WHAT TO PRODUCE: Starting at the line containing "Keep writing the", copy each line exactly, ending with the line containing "lamp.rotation_quaternion = (Vector(target)". Leave out everything else.

WORKING DATA:
=-=-=-=-=

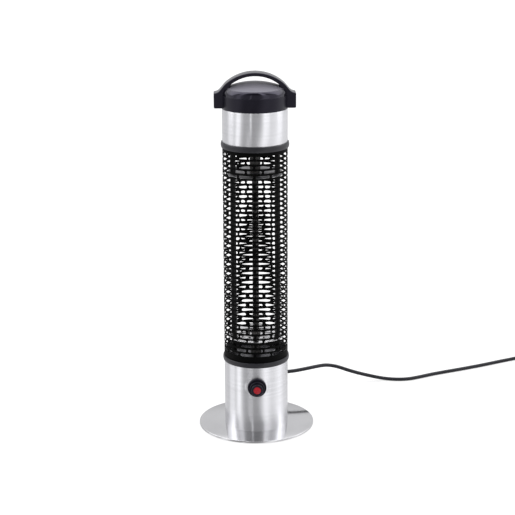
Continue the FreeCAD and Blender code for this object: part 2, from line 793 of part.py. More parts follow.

=-=-=-=-=

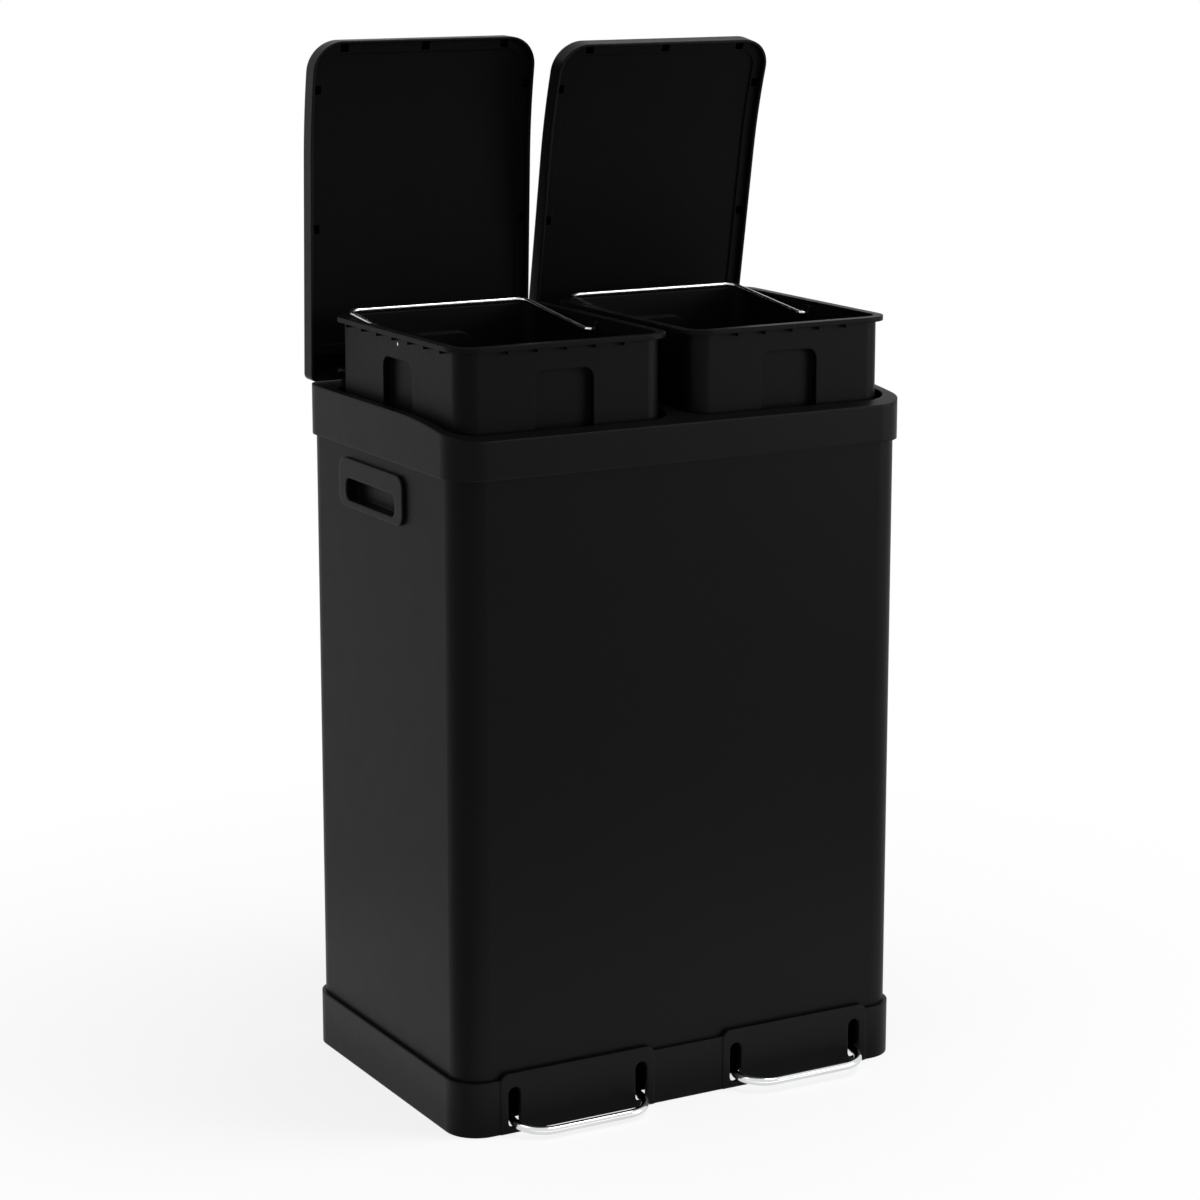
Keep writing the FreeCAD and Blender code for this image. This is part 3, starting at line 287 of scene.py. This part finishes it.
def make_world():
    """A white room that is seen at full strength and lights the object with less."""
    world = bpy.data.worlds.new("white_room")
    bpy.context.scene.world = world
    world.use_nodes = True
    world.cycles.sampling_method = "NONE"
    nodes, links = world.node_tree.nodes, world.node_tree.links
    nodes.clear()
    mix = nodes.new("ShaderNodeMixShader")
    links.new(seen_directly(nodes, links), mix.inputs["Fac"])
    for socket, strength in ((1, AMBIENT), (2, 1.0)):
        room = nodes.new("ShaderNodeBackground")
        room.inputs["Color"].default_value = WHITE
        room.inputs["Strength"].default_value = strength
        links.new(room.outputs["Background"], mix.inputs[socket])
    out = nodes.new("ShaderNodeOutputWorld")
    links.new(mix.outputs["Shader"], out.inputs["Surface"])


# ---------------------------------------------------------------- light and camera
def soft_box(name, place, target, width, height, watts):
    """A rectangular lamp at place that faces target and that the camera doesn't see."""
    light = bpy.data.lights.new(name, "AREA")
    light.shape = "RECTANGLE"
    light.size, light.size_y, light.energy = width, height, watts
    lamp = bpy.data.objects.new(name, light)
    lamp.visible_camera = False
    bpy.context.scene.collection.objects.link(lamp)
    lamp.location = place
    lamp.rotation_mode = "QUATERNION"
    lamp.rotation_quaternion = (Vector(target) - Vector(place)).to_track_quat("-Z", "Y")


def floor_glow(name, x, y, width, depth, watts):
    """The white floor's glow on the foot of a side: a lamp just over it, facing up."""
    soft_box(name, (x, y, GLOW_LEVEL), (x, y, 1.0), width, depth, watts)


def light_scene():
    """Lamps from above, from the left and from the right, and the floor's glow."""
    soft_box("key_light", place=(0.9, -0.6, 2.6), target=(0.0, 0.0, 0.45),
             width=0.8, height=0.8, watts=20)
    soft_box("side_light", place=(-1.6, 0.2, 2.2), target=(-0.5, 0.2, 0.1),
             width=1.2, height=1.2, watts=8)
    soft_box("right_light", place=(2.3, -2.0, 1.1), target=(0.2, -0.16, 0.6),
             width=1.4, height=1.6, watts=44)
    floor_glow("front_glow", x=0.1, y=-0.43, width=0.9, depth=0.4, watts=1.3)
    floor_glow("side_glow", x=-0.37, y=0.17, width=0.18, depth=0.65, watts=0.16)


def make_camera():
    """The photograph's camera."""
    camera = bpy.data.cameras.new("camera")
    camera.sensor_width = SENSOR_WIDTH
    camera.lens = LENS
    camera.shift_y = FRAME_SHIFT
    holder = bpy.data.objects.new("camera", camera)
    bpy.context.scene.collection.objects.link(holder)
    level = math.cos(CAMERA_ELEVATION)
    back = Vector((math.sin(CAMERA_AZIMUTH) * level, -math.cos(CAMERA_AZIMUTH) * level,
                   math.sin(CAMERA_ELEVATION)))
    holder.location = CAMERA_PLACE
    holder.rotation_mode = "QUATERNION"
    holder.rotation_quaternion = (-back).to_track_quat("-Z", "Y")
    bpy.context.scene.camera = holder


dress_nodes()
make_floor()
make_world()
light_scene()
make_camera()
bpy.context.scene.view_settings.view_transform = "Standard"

=-=-=-=-=

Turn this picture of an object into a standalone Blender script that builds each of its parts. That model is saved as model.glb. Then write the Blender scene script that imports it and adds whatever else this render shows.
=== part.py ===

=-=-=-=-=

EXERCISE SOLUTION:
Keep writing the FreeCAD and Blender code for this image. This is part 3, starting at line 287 of scene.py. This part finishes it.
def make_world():
    """A white room that is seen at full strength and lights the object with less."""
    world = bpy.data.worlds.new("white_room")
    bpy.context.scene.world = world
    world.use_nodes = True
    world.cycles.sampling_method = "NONE"
    nodes, links = world.node_tree.nodes, world.node_tree.links
    nodes.clear()
    mix = nodes.new("ShaderNodeMixShader")
    links.new(seen_directly(nodes, links), mix.inputs["Fac"])
    for socket, strength in ((1, AMBIENT), (2, 1.0)):
        room = nodes.new("ShaderNodeBackground")
        room.inputs["Color"].default_value = WHITE
        room.inputs["Strength"].default_value = strength
        links.new(room.outputs["Background"], mix.inputs[socket])
    out = nodes.new("ShaderNodeOutputWorld")
    links.new(mix.outputs["Shader"], out.inputs["Surface"])


# ---------------------------------------------------------------- light and camera
def soft_box(name, place, target, width, height, watts):
    """A rectangular lamp at place that faces target and that the camera doesn't see."""
    light = bpy.data.lights.new(name, "AREA")
    light.shape = "RECTANGLE"
    light.size, light.size_y, light.energy = width, height, watts
    lamp = bpy.data.objects.new(name, light)
    lamp.visible_camera = False
    bpy.context.scene.collection.objects.link(lamp)
    lamp.location = place
    lamp.rotation_mode = "QUATERNION"
    lamp.rotation_quaternion = (Vector(target) - Vector(place)).to_track_quat("-Z", "Y")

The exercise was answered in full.